I don’t usually like to be yelled at, but…it worked. With 1K left to go, I knew I wasn’t going to get 4:45, but I tried to squeeze the last bit of energy out of my dragging legs. I still wanted the PR, after all. Plus, I’d never made it through a full marathon without walking some part of the last 6 miles. If I was really going to escape my own head, I needed to do it running. Or at least shuffling.
I skipped to a Shakira song on the iPod and gunned it. It wasn’t much of a gunning, and when we finally crossed the finish, I’m pretty sure the words “Gott sei Dank” (Thank God) came out of my mouth, which is vaguely odd, because I’d never actually said that phrase in German before. But, it was the first thing that popped into my heat-addled brain.
It was quite a trek from the finish to the refreshment tent, where I helped myself to another life-saving Coca-Cola–maybe if I say Coca-Cola enough times, they’ll offer me a lifetime supply!–and a jelly donut, but passed on the meat sandwiches and Alkoholfrei beer. (Umm, I know you guys are German, but…eww.)
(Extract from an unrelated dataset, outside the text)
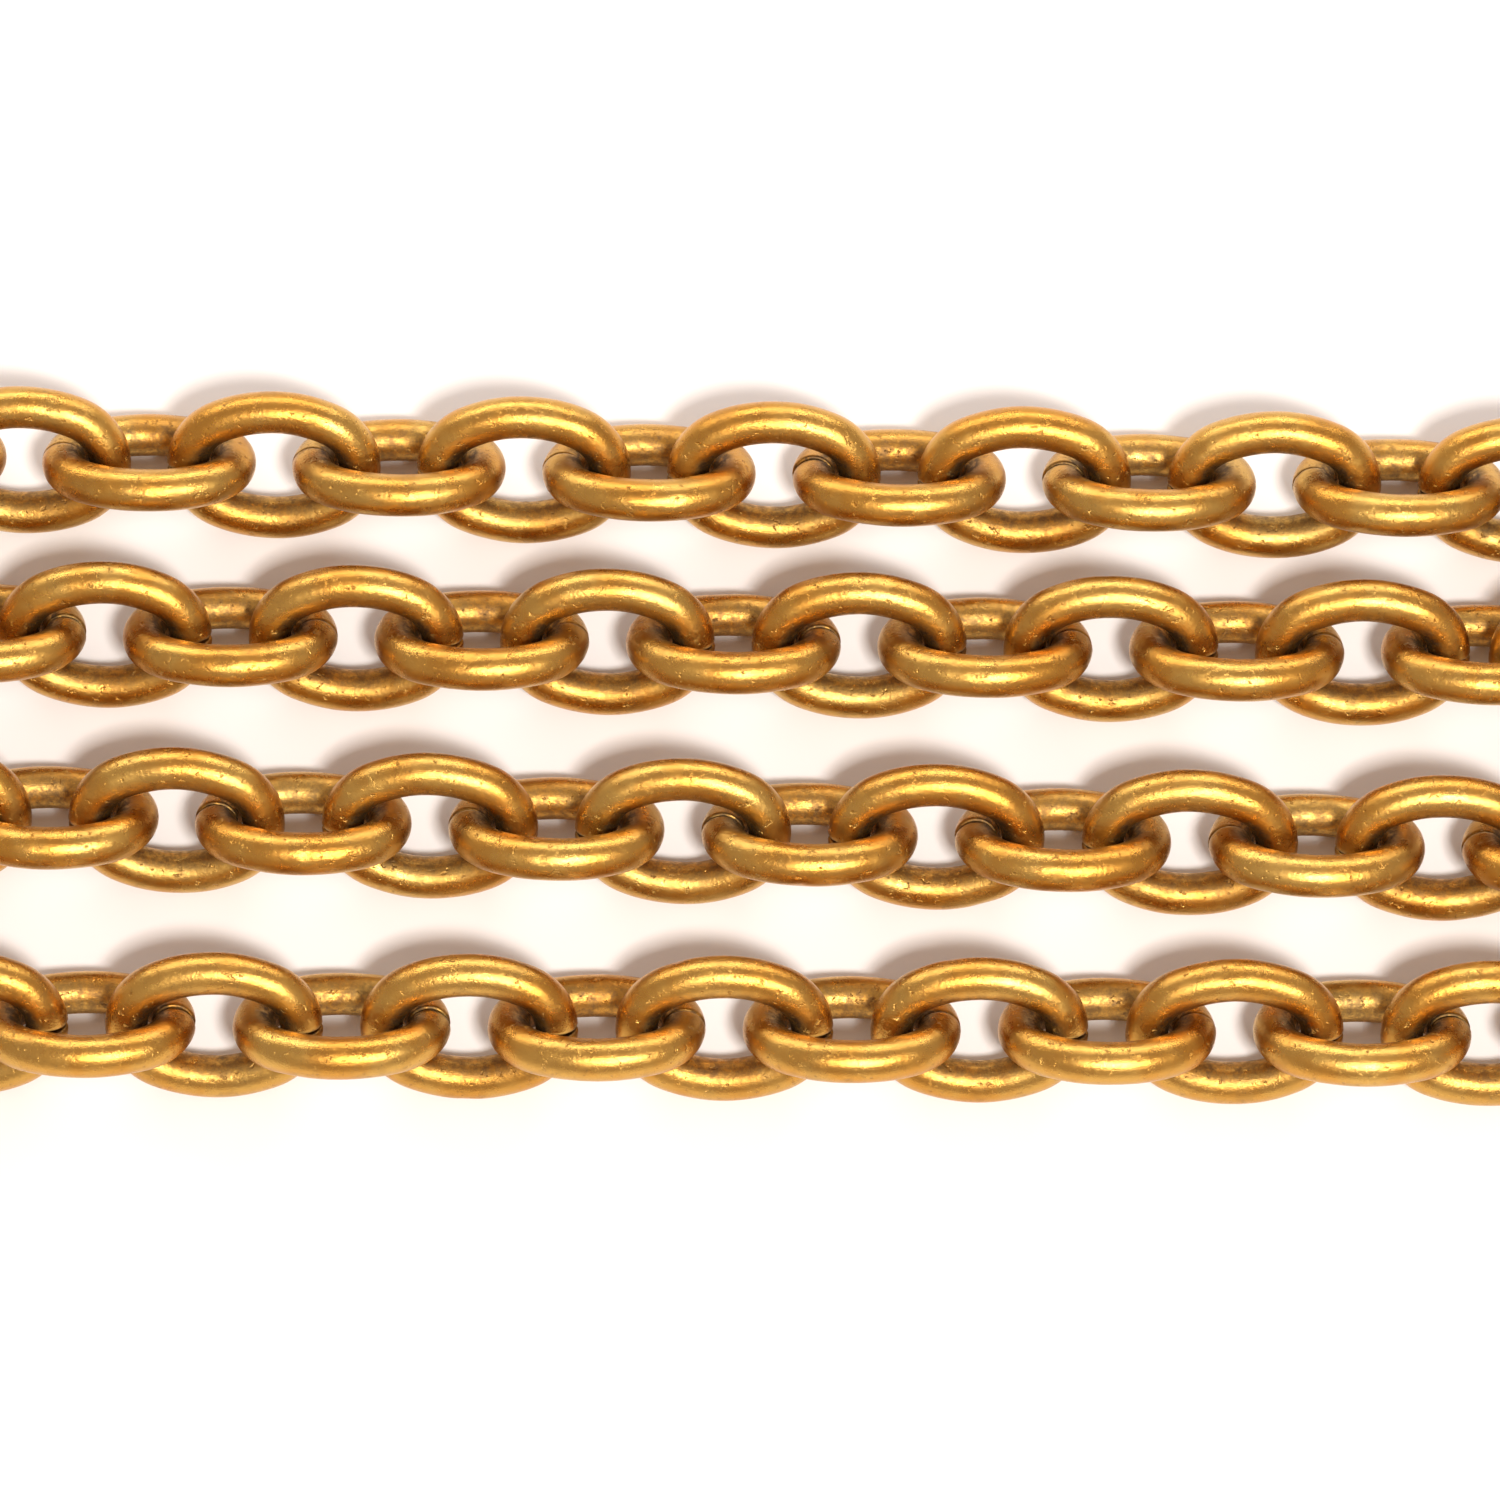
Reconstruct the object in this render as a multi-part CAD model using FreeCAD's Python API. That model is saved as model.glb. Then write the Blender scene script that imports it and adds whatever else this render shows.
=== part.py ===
"""Pocket watch chain: a run of oval links laid back and forth in four rows, with a T-bar at one
end and a sprung swivel clip at the other. Millimetres, +Z up, resting on Z = 0. The origin is at
the middle of the footprint. +X runs along the rows."""
import FreeCAD, Part
import math
import os
from FreeCAD import Placement, Rotation, Vector

# ---- links ----
WIRE = 1.55             # round wire of every link
LINK_LENGTH = 7.85      # over the wire
LINK_WIDTH = 5.90       # over the wire
CROWN_RADIUS = 1.90     # wire centre line of the round ends
PITCH = 4.58            # from one link's middle to the next in a straight run
LEAN = 45.0             # each link leans this far from level, every second one the other way
SEAM = 0.05             # width of the butt seam in the middle of one crown

# ---- how the chain lies: four rows, then the three turns that join them ----
ROW_Y = (10.45, 4.0, -3.1, -10.35)       # where each row crosses the middle
ROW_DROP = (1.2, 0.85, 1.3, 0.4)         # degrees that each row falls away towards +X
ROW_PHASE = (0.9, 4.0, -2.4, -0.9)       # middle of the link numbered 0 in each row
ROW_FIRST = (-7, -7, -6, -6)             # number of the leftmost link in each row
ROW_LAST = (6, 5, 7, 6)                  # number of the rightmost link in each row
PAIRS = ((-6, 0, 4), (-4, 2), (-5, -1, 5), (-5, -1, 3))   # left links of the two-link nodes

# The middle link of a turn stands between two leaning ones. A turn is described from one row's
# end link to the next row's: how far past each row link's middle the turn's nodes lie, half the
# step along an outer link, how far each outer link is turned from its row, how much the middle
# link is lifted, and how far the three links lean.
WIDE_TURN = {"start": 2.35, "finish": 2.20, "half_step": 1.70, "start_turn": 15.0,
             "finish_turn": 10.0, "lift": 0.70, "leans": (40.0, 67.0, 45.0)}
CLOSE_TURN = {"start": 1.80, "finish": 2.10, "half_step": 2.43, "start_turn": 38.0,
              "finish_turn": 11.5, "lift": 0.05, "leans": (69.0, 26.0, 60.0)}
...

There was no seating to be had in the tent, so pulled up some cobblestone and tried to keep Garmin alive so I could show Handsome J my time. And that’s when I realized the last-minute decision to go with the skirt might not have been my best move. I don’t usually have issues with chafing, but the combination of heat and showers had caused some…problems. Even though I had just finished a marathon, I practically leaped to my feet out of fear that someone would see my…situation. And I don’t mean my abs.
I’m going to stop now, because I’d rather you all not visualize that particular part of race day. Instead, I’ll leave you with this:
|What’s a little chafing in the name of a 7-minute PR?
Hmm, and judging by the total distance, I have some work to do on that “running the tangents” idea.
With or without the PR, I have to say that Düsseldorf was the prettiest, best-supported, and friendliest marathon I’ve done. A big thank you to the city for being so welcoming, to my fantastic support crew of Handsome J, Mom, and The Doof, and even to Aachen, for all the hills. I’m pretty sure that’s what made 10:45s on a flat course possible.